The addition of interruptible animations is a godsend to anyone who has played a FIFA title. Locking into a 30 frame trapping animation just as you see a tackle coming, knowing that a real footballer would avoid the tackle, was painful. It looked great but it ignored the spontaneity and improvisational skills that many footballers possess. FIFA 18 allows attackers and defenders a few extra frames to make up or change their mind.
Off the field
EA has enjoyed the upper-hand in off-the-pitch realism and non-gameplay excitement for some time now. Adding new modes, training minigames, football news and a host of other extras to keep a player locked into the game. FIFA 18 has that little bit more of most things with some neat additions but nothing completely new or spectacular.
FIFA 18’s FUT features an excellent stealth tutorial system that incentivises players to try out various aspects of the mode
The biggest change occurs beside the field as the crowd is a lot more varied in both appearance and motion.

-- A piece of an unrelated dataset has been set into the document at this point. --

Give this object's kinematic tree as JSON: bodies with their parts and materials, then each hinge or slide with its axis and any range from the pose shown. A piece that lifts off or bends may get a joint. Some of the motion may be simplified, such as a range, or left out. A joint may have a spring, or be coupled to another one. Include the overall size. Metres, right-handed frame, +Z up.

The immersion-breaking occurrence of having a crowd clap in robotic unison or seeing the same bespectacled woman in the same outfit a dozen times is almost gone.
The crowd also surges to meet the celebrating players when important goals are scored. This is an impressive effect enhanced by the fact that it is uncommon, reserved for when a real crowd might erupt elated towards the front of the stand.
Pro Clubs finally gets some changes. Players can create three styles and ‘train’ each one separately. A player can select their style to suit each game, each one can be very different but not knowing the opposition when you select your style makes it less useful than it could be. There are more options for captains like set-piece selection and some new formations to tinker with.
FIFA Ultimate Team or FUT has long been the online king of football games. The mode sees gamers collect players, coaches, managers and consumables to create a squad. This squad then competes for coins either online or against AI in order to buy more players or cards to improve the squad. The promotion/relegation system means every game counts while special competitions with juicy ‘packs’ as prizes make FUT very addictive indeed.
FIFA 18’s FUT features an excellent stealth tutorial system that incentivises players to try out various aspects of the mode. Your first time swapping players, applying contract extensions, swapping managers etc. all come with shiny ‘Packs’, consumables or free coins.
‘The Journey’ never really changes even if you play terribly. You just don’t Start for a bit
Squad Battles are an interesting new single-player FUT mode, pitting your squad against an XI selected by big names in world football. The AI is two steps above whatever level you play on outside of FUT. Even playing on Professional against Delli Alli’s Delstroyers was humbling.
Alex Hunter had a fantastic first season in the fictional, digital realm but FIFA 17’s ‘The Journey’ had too little to keep a player motivated through a 46 game campaign. Too few cut-scenes and choices with little incentive to play except to wipe that smile off Gareth Walker’s punchable face.
This time around Alex is faced with a more fragmented season with various objectives scattered throughout. This gives a player something to focus on while they string some training sessions and games together. We can now earn gaudy haircuts and garish footballer swegsuits to deck Alex out in.
The unlockable gear is mainly hideous but Alex is a professional footballer so this is very realistic. One less realistic aspect hasn’t been changed and continues to undermine the Journey – it lacks agency. ‘The Journey’ never really changes even if you play terribly. You just don’t start for a bit. The conversational choices have no real bearing on anything beyond a tiny selection boost vs. a greater social media following.
It’s nice that players can carry their Alex over from FIFA 17, but it just gives you a better starting Alex. The story, again, remains the same.
FIFA 18 is probably the best FIFA on the pitch in years. With excellent presentation and licensing (as usual) along with some interesting new additions to freshen up the compelling but aging modes, this iteration of FIFA 18 comes back strongly after Pro Evolution Soccer’s run of good form.